–¿Qué dices? –la apremió él–. ¿Crees que podrás tenerme en tu vida?
«¡Sí!», gritaba su corazón. Pero su mente se resistía ante las nefastas consecuencias que supondría perderlo de nuevo. En esa ocasión sería aún peor, porque Pedro estaba decidido a abandonarlo todo por ella.
–No... No puedo. Lo siento.
Pedro la miró boquiabierto y ella se levantó de la mesa y salió del restaurante, esquivando a una familia con un montón de ruidosos críos que esgrimían los típicos crackers navideños y un desaliñado Santa Claus que debía de estar haciendo horas extras toda la semana. No podía volver al coche, y la calle estaba llena de mesas y sillas atestadas de gente. Aquel momento de duda le costó muy caro, porque un segundo después sintió una mano agarrándola por el brazo.
–Le he pedido al camarero que espere hasta que hayamos tenido una pequeña charla en privado.
Podría haberse zafado, pero la gente empezaba a mirarlos con preocupación y a sacar sus teléfonos móviles por si había que llamar a la policía. Dejó que la llevara al coche y se sentó con los brazos cruzados como una niña enfurruñada.
–Alejandra me dijo que la confianza era muy importante para tí y que tú me contarías el resto.
Madre traidora...
–¿No se te ha ocurrido pensar que quizá no me gustes tanto?
Pedro se rió.
–No me lo creo. Prueba otra cosa.
Paula apretó los labios con la esperanza de que el silencio hiciera desistir a Pedro.
–Me dijo que tenías miedo. ¿Ha habido algún hombre que te haya hecho daño? Porque puedo ir a castrarlo, si eso te sirve de consuelo.
Los labios de Paula se le curvaron involuntariamente en una pequeña sonrisa.

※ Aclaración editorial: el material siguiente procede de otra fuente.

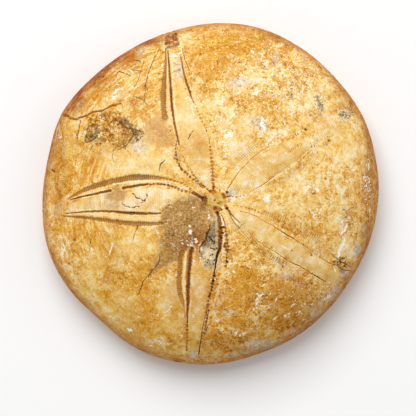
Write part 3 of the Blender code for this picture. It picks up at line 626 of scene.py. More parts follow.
# Grey translucent patches; along the right and lower right edge they are a greyish painted reflection
GREY_AND_SHEEN = (
    (322, 301, 14, 11, 0.35), (138, 326, 12, 12, 0.2), (346, 122, 8, 10, 0.3), (214, 200, 8, 6, 0.35),
    (216, 144, 10, 12, 0.25), (242, 208, 12, 24, 0.2), (306, 314, 22, 14, 0.2), (230, 313, 11, 5, 0.6),
    (320, 116, 10, 8, 0.4), (239, 82, 13, 8, 0.7), (276, 56, 5, 10, 0.7), (256, 121, 11, 8, 0.7),
    (345, 112, 8, 8, 0.5), (178, 66, 7, 14, 0.5), (262, 345, 28, 7, 0.6), (194, 355, 7, 6, 0.7),
    (96, 132, 8, 9, 0.9), (338, 292, 10, 8, 0.5), (284, 275, 10, 6, 0.5), (258, 298, 12, 8, 0.4),
    (78, 104, 7, 4, 0.5), (358, 251, 6, 8, 0.9), (344, 274, 6, 4, 0.9), (300, 148, 20, 12, 0.25),
    (209, 259, 6, 9, 0.3), (179, 72, 5, 11, 0.7), (140, 50, 6, 10, 0.6), (232, 193, 7, 5, 0.7),
    (135, 65, 5, 10, 0.4), (140, 146, 14, 9, 0.7), (112, 206, 10, 4, 0.6), (224, 120, 8, 12, 0.5),
    (238, 150, 12, 10, 0.4), (320, 88, 12, 10, 0.4), (300, 285, 18, 8, 0.4), (271, 347, 14, 6, 0.7),
    (298, 333, 12, 7, 0.6), (320, 315, 10, 8, 0.6), (338, 294, 8, 9, 0.6), (366, 230, 4, 14, 0.5),
    (352, 270, 6, 8, 0.5), (240, 355, 20, 4, 0.6), (264, 128, 6, 8, 0.6),
)
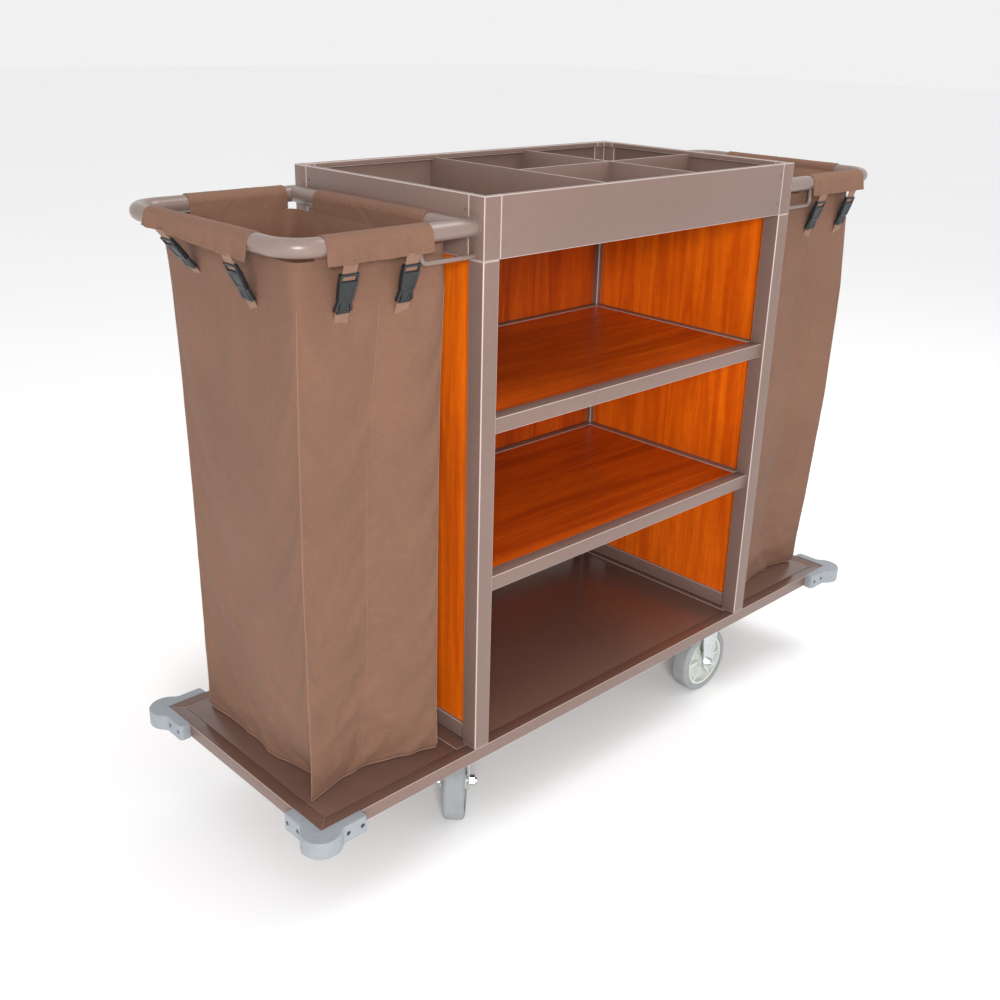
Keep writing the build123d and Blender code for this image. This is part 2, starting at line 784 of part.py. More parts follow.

–Sabes que voy a estar haciéndote sugerencias como esa, a cada cual más descabellada, hasta que me digas la verdad...
Sí, ella lo sabía muy bien. La determinación de Pedro era legendaria. No en vano, le había hecho ganar el campeonato mundial de surf en cinco ocasiones. Tomó aire y lo soltó lentamente.
–Cuando era niña mi padre me defraudaba continuamente. Nunca cumplía sus promesas y solo venía a verme cuando le apetecía. Les prestaba más atención a su mujer de turno que a mi madre y a mí. Y rompió todo contacto cuando a mi madre le diagnosticaron la enfermedad.
Pedro masculló una maldición que Paula había usado muchas veces.
–Supongo que por eso me cuesta confiar en las personas.
–Hay algo más –adivinó él. Era demasiado listo para poder engañarlo–. Mírame, Paula.
Ella no podía mirarlo. No podía arriesgarse a que viera en sus ojos su verdadero temor.
–Tu padre parece un idiota egoísta, pero no es el motivo de tu miedo –volvió a maldecir cuando Paula siguió sin mirarlo–. Gracias a tí he arreglado las cosas con mi familia, he dejado mi maldito orgullo y he dado el primer paso para salvar la brecha que yo mismo había creado. La confianza también era mi punto débil, porque mi familia no confió en mí lo suficiente para hacerme partícipe de un grave problema. A menudo me pregunto si era por mi culpa, pero no voy a perder más tiempo analizándome, Paula. No vale la pena. Aquí me la estoy jugando por tí. Estoy tan asustando como tú, aunque ignoro cuáles son tus razones. ¿Es por la esclerosis? ¿Tienes miedo de heredarla?
Ella giró bruscamente la cabeza hacia él, revelando su temor.